Apart from the large main chamber, there are several smaller chambers, which extend downwards into the rock. One has a large amount of loose rock within it, and this chamber also extends upwards to a smaller fissure, underneath which a ladder helps gain access.

The cave is situated nearby Shoalstone Beach and the Berry Head Hotel, to the side of the road in a small wooded area.

History

There is evidence that the cave has been used for shelter by humans since the Bronze Age, and several pottery fragments of that era have been found just inside the natural entrance.[1]

There is also evidence of Roman burials in the cavern there having been found several fragments of urns, in which have been found ashes and around those have been found bone fragments, and these have been dated to be from Roman times. Also found were several Roman coins including those of Claudius and Nero which were discovered in 1831.

Excavations

Several excavations have taken place in Ash Hole Cavern. Two have been recorded, one in the 19th Century and one in the 20th Century.

19th century

In around 1830, an excavation was carried out by the Rev. Henry Francis Lyte, who lived nearby.[2][3]

Octavian Blewitt, writing in 1832, reported that there was a tradition that the cave was once open to a much greater extent, and that one passage led to Kingswear, four miles distant. The first step in the excavation was to find this passage, and every potential area was examined for it, especially the extremities of the cavern, where the stalagmite was quarried through in several places in search of it, but in vain. Blewitt concluded that there was no reason to believe that no such a passage ever existed.[3]

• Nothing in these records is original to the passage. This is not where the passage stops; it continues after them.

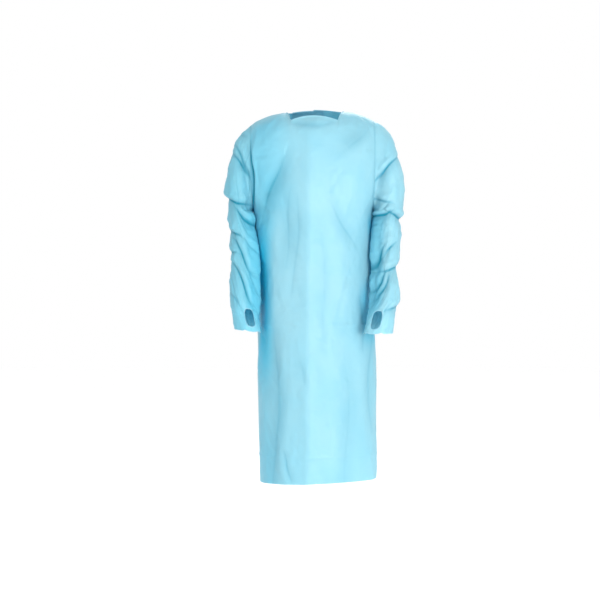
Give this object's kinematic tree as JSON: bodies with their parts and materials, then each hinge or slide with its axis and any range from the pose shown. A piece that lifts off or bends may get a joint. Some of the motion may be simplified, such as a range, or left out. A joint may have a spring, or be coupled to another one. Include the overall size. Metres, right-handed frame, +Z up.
{
  "type": "plastic protective gown",
  "caption": "Thin film isolation gown, worn shape: long sleeves with thumb loops, wide neck, back lap closed by a waist tie.",
  "frame": {"origin": "midway between the shoulder seams' neck ends, where the gown hangs on its wearer's shoulders", "axes": "+Z up, the front faces -Y, the wearer's left is at +X"},
  "size_m": [0.5634, 0.3151, 1.1769],
  "materials": {
    "film": "clear light blue polyethylene film, embossed, satin",
    "tie_film": "the same film, gathered into a ribbon",
    "tab_film": "the same film, bonded double"
  },
  "bodies": {
    "root": {"front": "film", "back_left": "film", "back_right": "film", "sleeve_left": "film", "sleeve_right": "film", "waist_tie_left": "tie_film", "waist_tie_right": "tie_film", "waist_knot": "tie_film", "tie_end_left": "tie_film", "tie_end_right": "tie_film", "neck_tab": "tab_film"}
  },
  "joints": []
}
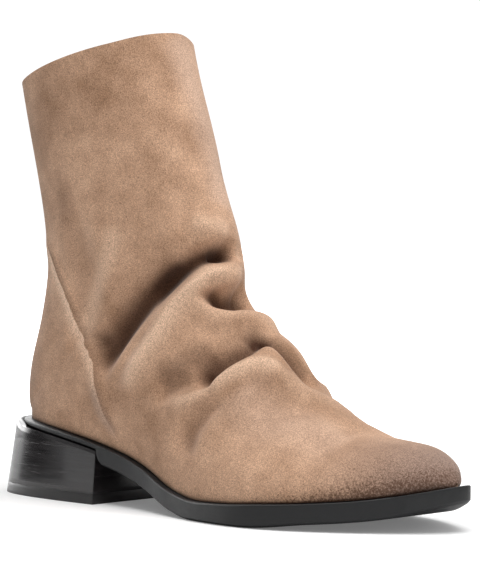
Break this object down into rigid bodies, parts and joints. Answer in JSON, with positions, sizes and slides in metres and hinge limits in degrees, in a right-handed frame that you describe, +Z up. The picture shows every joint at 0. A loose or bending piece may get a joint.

Blewitt went on to report that next a perpendicular shaft was dug into the lowest part of the floor of the cave, and after four feet of rubbish had been worked through a layer of bones was discovered which was found to cover the whole of the floor of the cave at about the same depth. They consisted of sheep, ox, rabbit, and goose and chicken bones. Their vast quantities confused the excavators, but they later discovered that a large military encampment had been held on the neighbouring down for the whole of a summer, and the weather being extremely wet, the soldiers had eaten their meals in the cavern; which accounted for the accumulation of bones.[3]

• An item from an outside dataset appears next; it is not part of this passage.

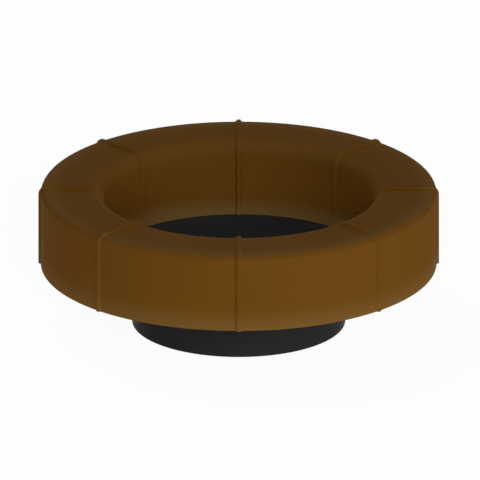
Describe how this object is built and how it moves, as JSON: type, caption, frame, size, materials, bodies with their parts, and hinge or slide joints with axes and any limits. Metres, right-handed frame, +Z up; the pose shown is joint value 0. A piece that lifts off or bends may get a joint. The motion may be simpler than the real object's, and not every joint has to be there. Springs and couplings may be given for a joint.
{
  "type": "toilet pan seal",
  "caption": "Thick soft wax ring with raised mould ribs, cast on the flange of a black plastic sleeve whose short tube stands out below it; seals a toilet pan to a waste pipe.",
  "frame": {"origin": "centre of the sleeve's lower rim, on the plane that the seal stands on", "axes": "+Z up along the waste way, from the pipe towards the pan; one rib lies on each of -Y, +X, +Y and -X"},
  "size_m": [0.1346, 0.1346, 0.0482],
  "materials": {
    "wax": "amber-brown petroleum wax, soft satin sheen",
    "black_plastic": "black moulded polyethylene, satin"
  },
  "bodies": {
    "root": {"wax_ring": "wax", "flanged_sleeve": "black_plastic"}
  },
  "joints": []
}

The shaft was then enlarged, and driven 20 feet deeper and there the remains of a human skeleton were found. Immediately under this were found considerable quantities of charcoal and ashes, and half-consumed bones, mixed with broken pottery, which proved the cavern had been a place of sepulchre, and perhaps accounted for the name of Ash Hole - a receptacle for the ashes of the dead. The pottery was Roman and was very coarse, unglazed, and scored on the outside in short parallel lines and was occasionally perforated around the rim. No single urn was found perfect but specimens of the shards were preserved.[3]

Several human skeletons were subsequently discovered, together with some sling-stones, pieces of brass and ivory, and pottery of a finer texture; but although another chamber of the cavern was excavated, and the shaft in the floor sunk to a perpendicular depth of seventy feet, nothing else of particular interest was discovered and the original floor of the cavern was never reached; the workings having been carried out in the vast fragments of rock which had fallen into the cave from the sides and mouth of it, and the excavation among the loose stones became too dangerous to proceed. Lyte's research established that the cave was the burial place of the Roman garrison.[3]

20th century

More pottery fragments, flint, and a Roman coin were found in the cave earth between 1965 and 1967. Most of the pottery was found to belong to the Bronze Age and was assigned to the regional Trevisker style of pottery (c. 1750–1000 BC). It was discovered that the cave had also been occupied in Neolithic, Iron Age, and Roman times.[1]